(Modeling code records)

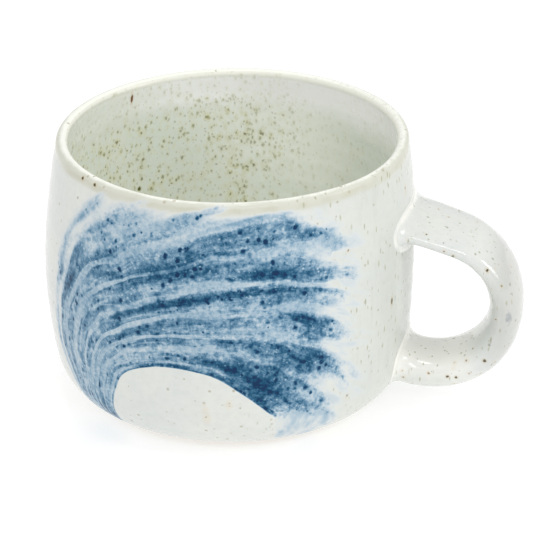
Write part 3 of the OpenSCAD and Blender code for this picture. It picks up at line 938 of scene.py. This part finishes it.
def root(meet, way, reach_strap, reach_wall, bead):
    """Flare from the wall to the strap: rows of points from the wall outward."""
    corner = strap_points(meet)
    tip = strap_points(meet + way * reach_strap)
    around = np.roll(corner, -1, 1) - np.roll(corner, 1, 1)
    along = (strap_points(meet + way * 0.5) - corner) * way
    out = unit(np.cross(around, along))
    out *= np.sign((out * (corner - corner.mean(1, keepdims=True))).sum(-1).mean())
    slope = (wall_radius(corner[..., 2] + 0.1) - wall_radius(corner[..., 2] - 0.1)) / 0.2
    wall_n = unit(np.stack([
        corner[..., 0], corner[..., 1], -slope * np.hypot(corner[..., 0], corner[..., 1])], -1))
    side = unit(out - (out * wall_n).sum(-1, keepdims=True) * wall_n)
    foot = onto_wall(corner + side * reach_wall[..., None])
    corner = onto_wall(corner)
    t = flare_rows()[:, None, None]
    flare = (1 - t) ** 2 * foot + 2 * t * (1 - t) * corner + t ** 2 * tip
    facing = unit(wall_n * (1 - t) + out * t)
    flare = flare + facing * bead * np.exp(-((t - BEAD_AT) / 0.11) ** 2) * (1 - np.exp(-(t / 0.05) ** 2))
    buried = onto_wall(corner + side * (reach_wall + 0.35)[..., None], 0.12)
    return np.concatenate([buried, onto_wall(foot, 0.004), flare[1:]])


def strap_surface():
    """The handle's whole surface from wall to wall, with a flare at each end."""
    upper_meet = meets_wall(-2.0, 14.0, 1)
    lower_meet = meets_wall(STRAP_LENGTH - 12.0, STRAP_LENGTH + 9.0, -1)
    top_side = SECTION_UP[None]
    upper_reach = 4.4 + 2.2 * top_side ** 2
    under_reach = 3.8 - 1.4 * top_side
    upper_root = root(upper_meet, 1, upper_reach, np.full_like(top_side, 3.3), UPPER_BEAD)
    lower_root = root(lower_meet, -1, under_reach, 3.1 - 1.0 * top_side, LOWER_BEAD)
    k = np.linspace(0, 1, STRAP_ROWS + 2)[1:-1, None]
    middle = strap_points((upper_meet + upper_reach) * (1 - k) + (lower_meet - under_reach) * k)
    return by_hand(np.concatenate([upper_root, middle, lower_root[::-1]]))


def way_out(grid):
    n = grid_normals(grid)
    return n if ((grid - grid.mean(1, keepdims=True)) * n).sum(-1).mean() > 0 else -n


def make_handle(clay, slip):
    """The handle's coat, and under it the strap and its two joints."""
    outer = strap_surface()
    outer_n = way_out(outer)
    # columns the way round that makes the faces point out
    order = -1 if (grid_normals(outer) * outer_n).sum(-1).mean() < 0 else 1
    inner = outer - outer_n * GLAZE * 0.98
    # how much painted highlight lies along the ridges at the wall: full at the upper root's bead, half at the
    # lower's, none elsewhere
    ridge_highlight_end = np.concatenate([[0.0], np.exp(-((flare_rows() - BEAD_AT) / 0.17) ** 2)])
    plain = np.zeros(len(outer) - 2 * len(ridge_highlight_end))
    ridge_highlight = np.concatenate([ridge_highlight_end, plain, 0.5 * ridge_highlight_end[::-1], np.zeros(len(outer))])
    grids = [outer[:, ::order], inner[::-1, ::order]]
    normals = [outer_n[:, ::order], -outer_n[::-1, ::order]]
    coat = build("handle_coat", grids, normals, loop=True, attributes={"ridge_highlight": np.repeat(ridge_highlight, AROUND)})
    finish_piece(coat, white_glaze("white_glaze", False), "white_glaze", "handle_glaze")

    core = outer - outer_n * GLAZE
    end_rows = ROOT_ROWS + 2
    for name, rows, material, slot, node in (
            ("upper_joint", core[1:end_rows + 1], slip, "joint_slip", "upper_handle_joint"),
            ("strap", core[end_rows:-end_rows:3], clay, "stoneware_clay", "handle"),
            ("lower_joint", core[-end_rows - 1:-1], slip, "joint_slip", "lower_handle_joint")):
        piece = build(name, [rows[:, ::order]], [way_out(rows)[:, ::order]])
        finish_piece(piece, material, slot, node)


# ------------------------ floor, light and camera
FLOOR_HALF, FLOOR_LEVEL = 2.0, -0.0001  # metres
AMBIENT = 0.7
# Name, azimuth and elevation in degrees as the camera's are counted, distance and size in metres, and watts
LIGHTS = (
    ("window", 22, 36, 1.2, (0.6, 0.15), 1.8),
    ("side_window", 84, 26, 1.2, (0.3, 0.42), 2.2),
    ("front", -25, 48, 1.2, (0.4, 0.4), 0.3),
    ("top", 0, 82, 1.1, (0.3, 0.3), 1.9),
    ("back", -150, 58, 1.1, (0.2, 0.2), 0.7),
)
LIGHTS_AIM = Vector((0, 0, 0.04))
# The camera looks down at the mug from the front, a little to the handle's side of the brushwork
AZIMUTH, ELEVATION, DISTANCE, LENS, SENSOR = math.radians(9.3), math.radians(25.29), 1.0, 234.33, 36.0
CAMERA_AIM, AIM_RIGHT, AIM_DOWN = Vector((0, 0, 0.039)), 0.01203, 0.00472


def way_from_mug(azimuth, elevation):
    """The way from the mug to a camera or light. Azimuth 0 is on the -Y side, and 90 is on the +X side."""
    level = math.cos(elevation)
    return Vector((math.sin(azimuth) * level, -math.cos(azimuth) * level, math.sin(elevation)))


def make_floor():
    mesh = bpy.data.meshes.new("floor")
    corners = [(FLOOR_HALF * x, FLOOR_HALF * y, FLOOR_LEVEL) for x, y in ((-1, -1), (1, -1), (1, 1), (-1, 1))]
    mesh.from_pydata(corners, [], [(0, 1, 2, 3)])
    floor = bpy.data.objects.new("floor", mesh)
    bpy.context.scene.collection.objects.link(floor)
    f = Nodes("floor")
    for key, value in (
            ("Base Color", (0.5, 0.5, 0.5)), ("Roughness", 0.6),
            ("Emission Color", (1.0, 1.0, 1.0)), ("Emission Strength", 0.58)):
        f.put(f.shader.inputs[key], value)
    mesh.materials.append(f.material)


def make_world():
    world = bpy.data.worlds.new("studio")
    world.use_nodes = True
    background = world.node_tree.nodes["Background"]
    background.inputs["Color"].default_value = (1.0, 1.0, 1.0, 1.0)
    background.inputs["Strength"].default_value = AMBIENT
    bpy.context.scene.world = world


def softbox(name, azimuth, elevation, distance, size, power):
    """An area light aimed at the mug."""
    light = bpy.data.lights.new(name, "AREA")
    light.shape = "RECTANGLE"
    light.size, light.size_y = size
    light.energy = power
    obj = bpy.data.objects.new(name, light)
    bpy.context.scene.collection.objects.link(obj)
    away = way_from_mug(math.radians(azimuth), math.radians(elevation))
    obj.location = LIGHTS_AIM + away * distance
    obj.rotation_mode = "QUATERNION"
    obj.rotation_quaternion = (-away).to_track_quat("-Z", "Y")


def make_camera():
    away = way_from_mug(AZIMUTH, ELEVATION)
    right = Vector((math.cos(AZIMUTH), math.sin(AZIMUTH), 0))
    up = right.cross(-away)
    aim = CAMERA_AIM + AIM_RIGHT * right - AIM_DOWN * up
    camera = bpy.data.objects.new("camera", bpy.data.cameras.new("camera"))
    camera.data.lens = LENS
    camera.data.sensor_width = SENSOR
    camera.data.clip_start, camera.data.clip_end = 0.05, 20.0
    axes = Matrix((right, up, away)).transposed()
    camera.matrix_world = Matrix.Translation(aim + DISTANCE * away) @ axes.to_4x4()
    bpy.context.scene.collection.objects.link(camera)
    bpy.context.scene.camera = camera


stoneware = bare_clay("stoneware_clay")
make_coats()
make_body(stoneware)
make_handle(stoneware, bare_clay("joint_slip"))
make_floor()
make_world()
for settings in LIGHTS:
    softbox(*settings)
make_camera()
bpy.context.scene.view_settings.view_transform = "Standard"
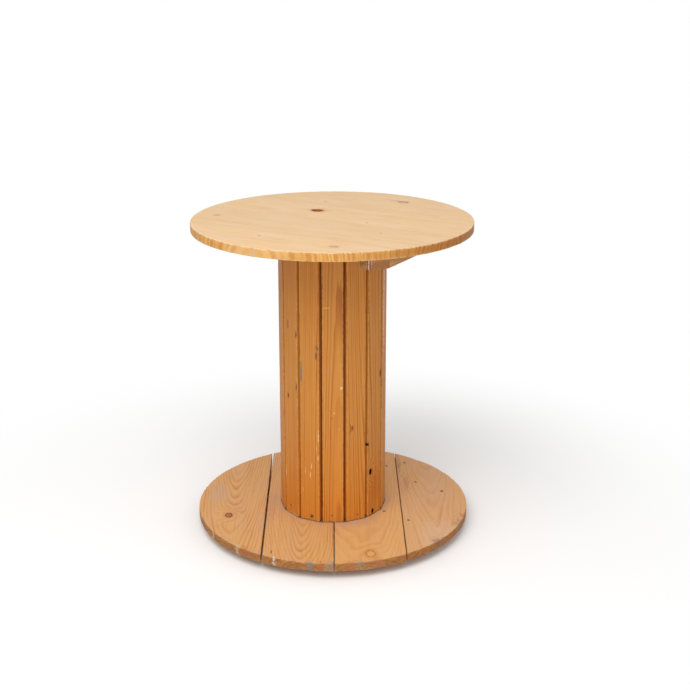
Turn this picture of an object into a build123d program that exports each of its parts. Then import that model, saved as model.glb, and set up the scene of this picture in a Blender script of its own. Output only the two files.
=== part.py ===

▶ Your task: Write out exactly the final stretch of the records: the line containing "Turn this picture" and every line after it, through the last, and nothing else.

▶ Solution:
Turn this picture of an object into a build123d program that exports each of its parts. Then import that model, saved as model.glb, and set up the scene of this picture in a Blender script of its own. Output only the two files.
=== part.py ===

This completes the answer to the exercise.